>>>

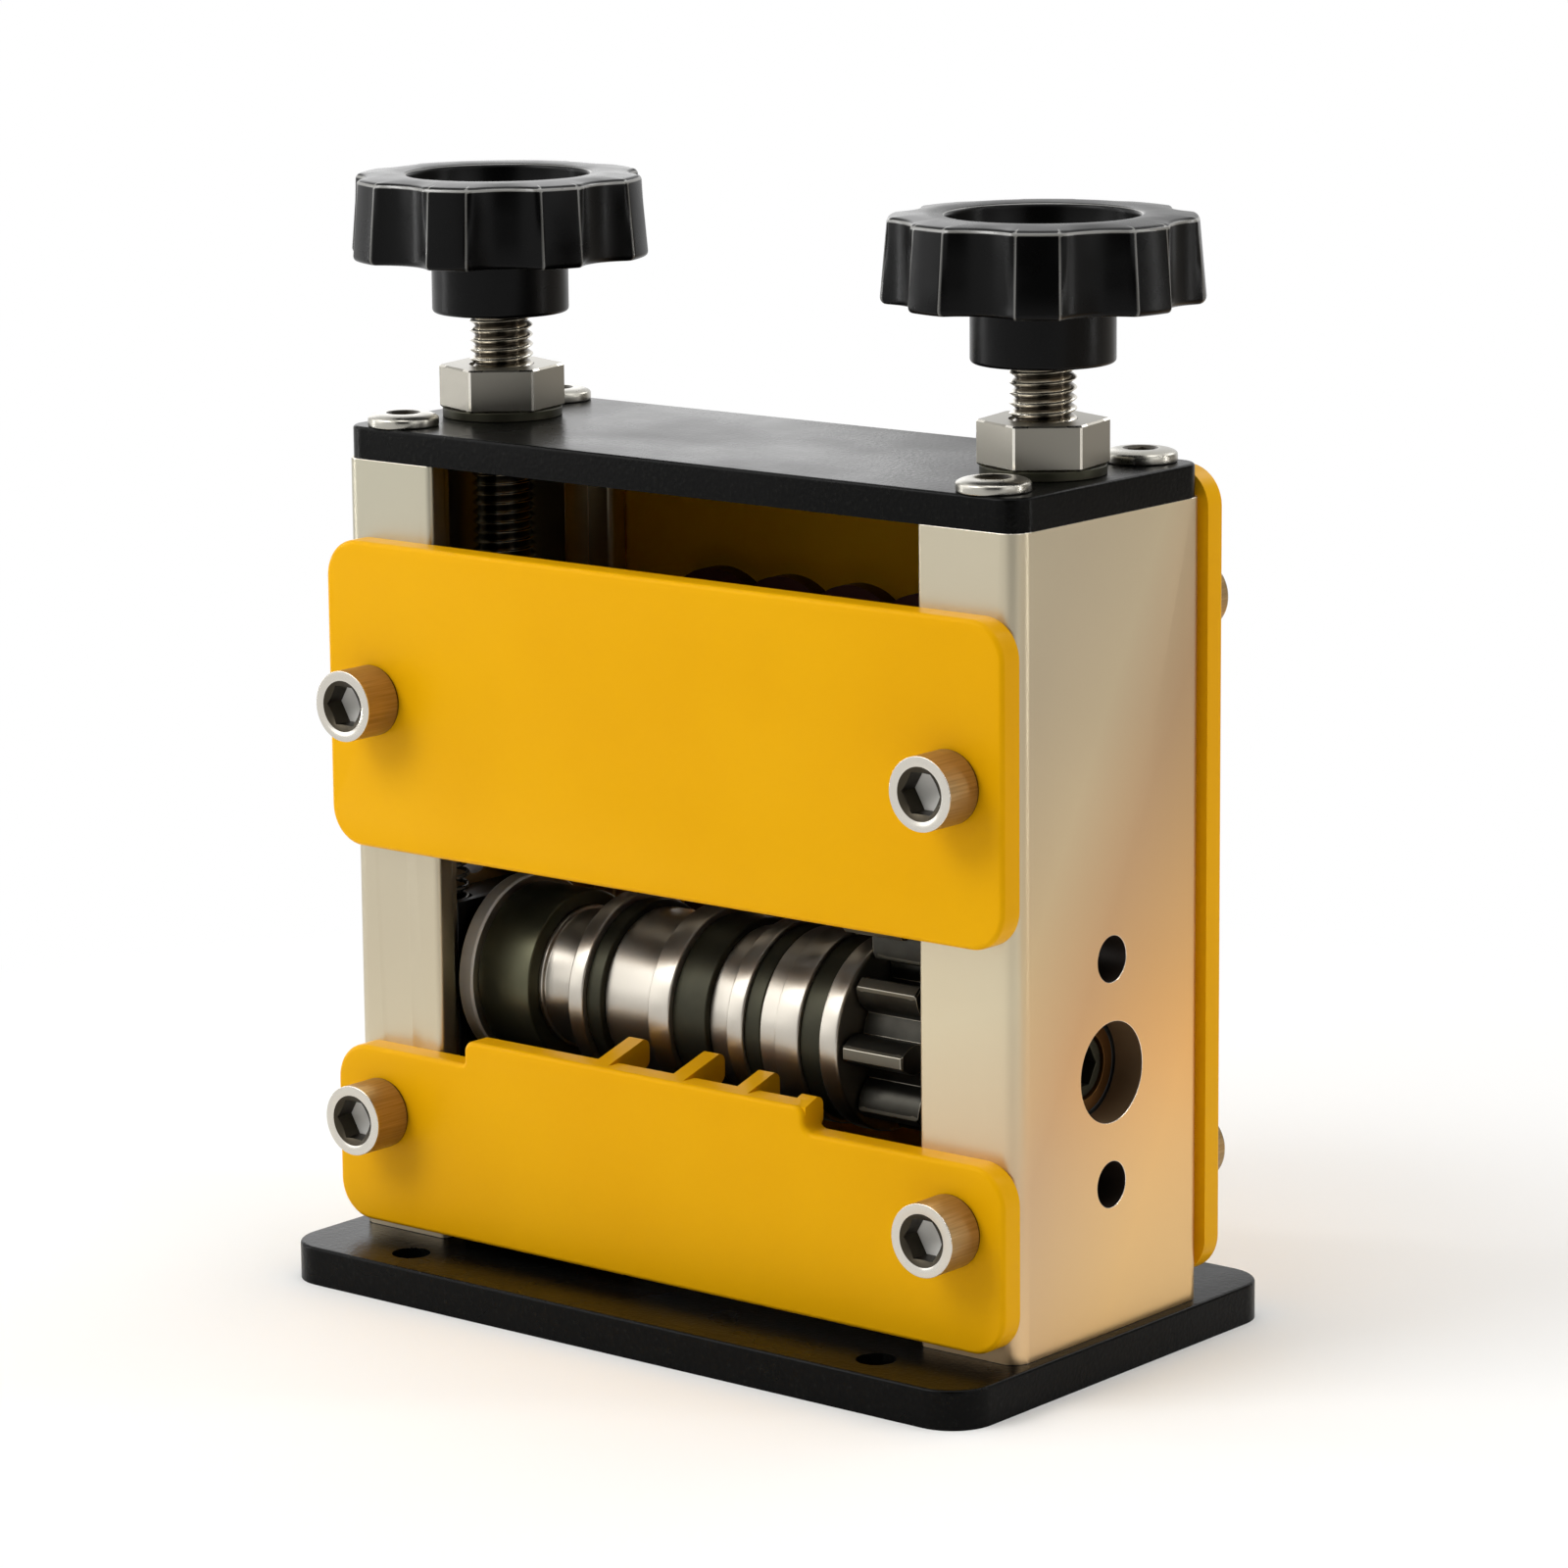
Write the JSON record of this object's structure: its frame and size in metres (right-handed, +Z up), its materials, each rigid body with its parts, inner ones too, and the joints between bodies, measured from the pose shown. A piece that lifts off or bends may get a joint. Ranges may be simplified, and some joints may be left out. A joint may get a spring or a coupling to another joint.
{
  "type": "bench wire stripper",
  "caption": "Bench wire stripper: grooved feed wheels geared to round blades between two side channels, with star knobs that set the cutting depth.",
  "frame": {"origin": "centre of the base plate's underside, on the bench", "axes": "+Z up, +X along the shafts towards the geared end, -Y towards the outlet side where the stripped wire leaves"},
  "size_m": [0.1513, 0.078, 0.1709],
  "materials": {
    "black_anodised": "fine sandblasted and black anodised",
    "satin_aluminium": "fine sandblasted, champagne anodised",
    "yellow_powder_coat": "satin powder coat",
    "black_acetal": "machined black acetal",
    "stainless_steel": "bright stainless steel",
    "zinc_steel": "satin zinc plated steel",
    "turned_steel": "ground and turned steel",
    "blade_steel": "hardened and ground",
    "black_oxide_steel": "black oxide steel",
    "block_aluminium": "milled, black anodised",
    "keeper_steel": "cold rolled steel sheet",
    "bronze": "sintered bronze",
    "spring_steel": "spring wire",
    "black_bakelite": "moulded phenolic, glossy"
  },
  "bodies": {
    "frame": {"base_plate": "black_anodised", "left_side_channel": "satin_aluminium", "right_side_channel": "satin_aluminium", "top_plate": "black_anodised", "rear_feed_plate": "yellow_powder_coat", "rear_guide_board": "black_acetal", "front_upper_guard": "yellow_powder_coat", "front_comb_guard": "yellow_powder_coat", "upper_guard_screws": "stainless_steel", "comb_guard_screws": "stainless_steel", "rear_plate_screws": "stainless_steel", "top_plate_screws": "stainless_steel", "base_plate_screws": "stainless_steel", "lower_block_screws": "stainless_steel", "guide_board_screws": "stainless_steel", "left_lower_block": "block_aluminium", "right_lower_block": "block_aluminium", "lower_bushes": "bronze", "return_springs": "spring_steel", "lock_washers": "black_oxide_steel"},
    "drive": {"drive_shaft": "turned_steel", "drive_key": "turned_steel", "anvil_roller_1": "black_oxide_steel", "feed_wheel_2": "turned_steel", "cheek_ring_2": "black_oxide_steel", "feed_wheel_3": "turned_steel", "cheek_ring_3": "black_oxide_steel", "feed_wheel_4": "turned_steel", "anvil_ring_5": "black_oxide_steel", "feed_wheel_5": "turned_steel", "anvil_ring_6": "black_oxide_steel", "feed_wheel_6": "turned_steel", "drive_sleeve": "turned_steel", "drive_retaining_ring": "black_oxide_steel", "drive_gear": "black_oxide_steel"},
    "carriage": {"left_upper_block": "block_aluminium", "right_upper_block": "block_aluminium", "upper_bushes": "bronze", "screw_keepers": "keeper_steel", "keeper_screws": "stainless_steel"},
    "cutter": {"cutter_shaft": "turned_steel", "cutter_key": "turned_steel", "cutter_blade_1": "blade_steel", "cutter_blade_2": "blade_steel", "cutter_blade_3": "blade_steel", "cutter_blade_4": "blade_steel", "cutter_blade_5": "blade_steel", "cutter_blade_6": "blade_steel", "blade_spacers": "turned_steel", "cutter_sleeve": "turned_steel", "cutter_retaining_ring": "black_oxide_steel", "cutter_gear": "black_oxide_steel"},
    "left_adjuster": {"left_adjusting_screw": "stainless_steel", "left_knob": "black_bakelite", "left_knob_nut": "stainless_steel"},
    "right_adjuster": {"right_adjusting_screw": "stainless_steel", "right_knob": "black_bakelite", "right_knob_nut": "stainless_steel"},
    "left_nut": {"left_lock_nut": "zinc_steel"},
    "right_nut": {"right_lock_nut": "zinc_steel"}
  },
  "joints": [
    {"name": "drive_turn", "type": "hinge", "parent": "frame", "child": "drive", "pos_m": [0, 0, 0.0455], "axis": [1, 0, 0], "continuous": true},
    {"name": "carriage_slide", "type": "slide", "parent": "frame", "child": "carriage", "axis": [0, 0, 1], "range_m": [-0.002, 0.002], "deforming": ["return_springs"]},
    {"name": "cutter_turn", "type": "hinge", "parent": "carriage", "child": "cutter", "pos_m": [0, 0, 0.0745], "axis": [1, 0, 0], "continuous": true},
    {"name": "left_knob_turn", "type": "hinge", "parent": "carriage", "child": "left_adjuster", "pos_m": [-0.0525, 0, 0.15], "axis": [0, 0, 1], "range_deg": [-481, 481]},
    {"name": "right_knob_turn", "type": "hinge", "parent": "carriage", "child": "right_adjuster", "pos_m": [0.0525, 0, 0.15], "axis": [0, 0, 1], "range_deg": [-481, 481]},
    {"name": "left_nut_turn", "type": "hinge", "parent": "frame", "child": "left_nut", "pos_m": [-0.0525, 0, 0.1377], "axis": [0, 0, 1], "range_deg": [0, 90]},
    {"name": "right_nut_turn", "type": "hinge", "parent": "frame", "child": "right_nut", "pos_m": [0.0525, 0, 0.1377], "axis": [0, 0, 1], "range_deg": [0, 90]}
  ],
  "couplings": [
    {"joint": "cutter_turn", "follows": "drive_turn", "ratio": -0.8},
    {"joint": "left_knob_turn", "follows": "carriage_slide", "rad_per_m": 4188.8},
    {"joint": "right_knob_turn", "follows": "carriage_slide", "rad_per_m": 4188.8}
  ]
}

<<<
>>>

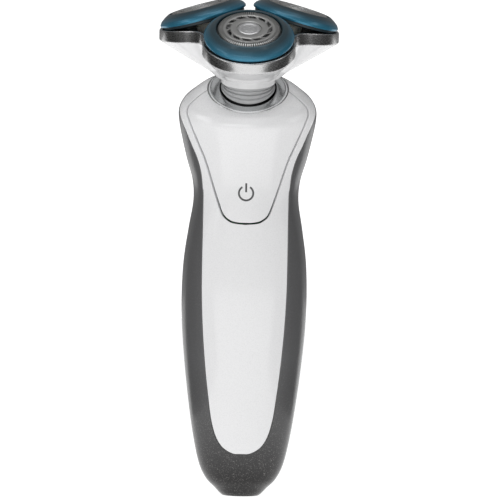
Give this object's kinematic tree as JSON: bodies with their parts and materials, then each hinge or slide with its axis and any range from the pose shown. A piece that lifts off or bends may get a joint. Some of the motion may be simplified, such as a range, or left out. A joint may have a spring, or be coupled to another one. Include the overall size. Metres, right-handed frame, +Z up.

<<<

### EXERCISE DESCRIPTION
Give the count of lines in the data above that hold the string "this", with no additional words.

### COMPLETE RESPONSE
2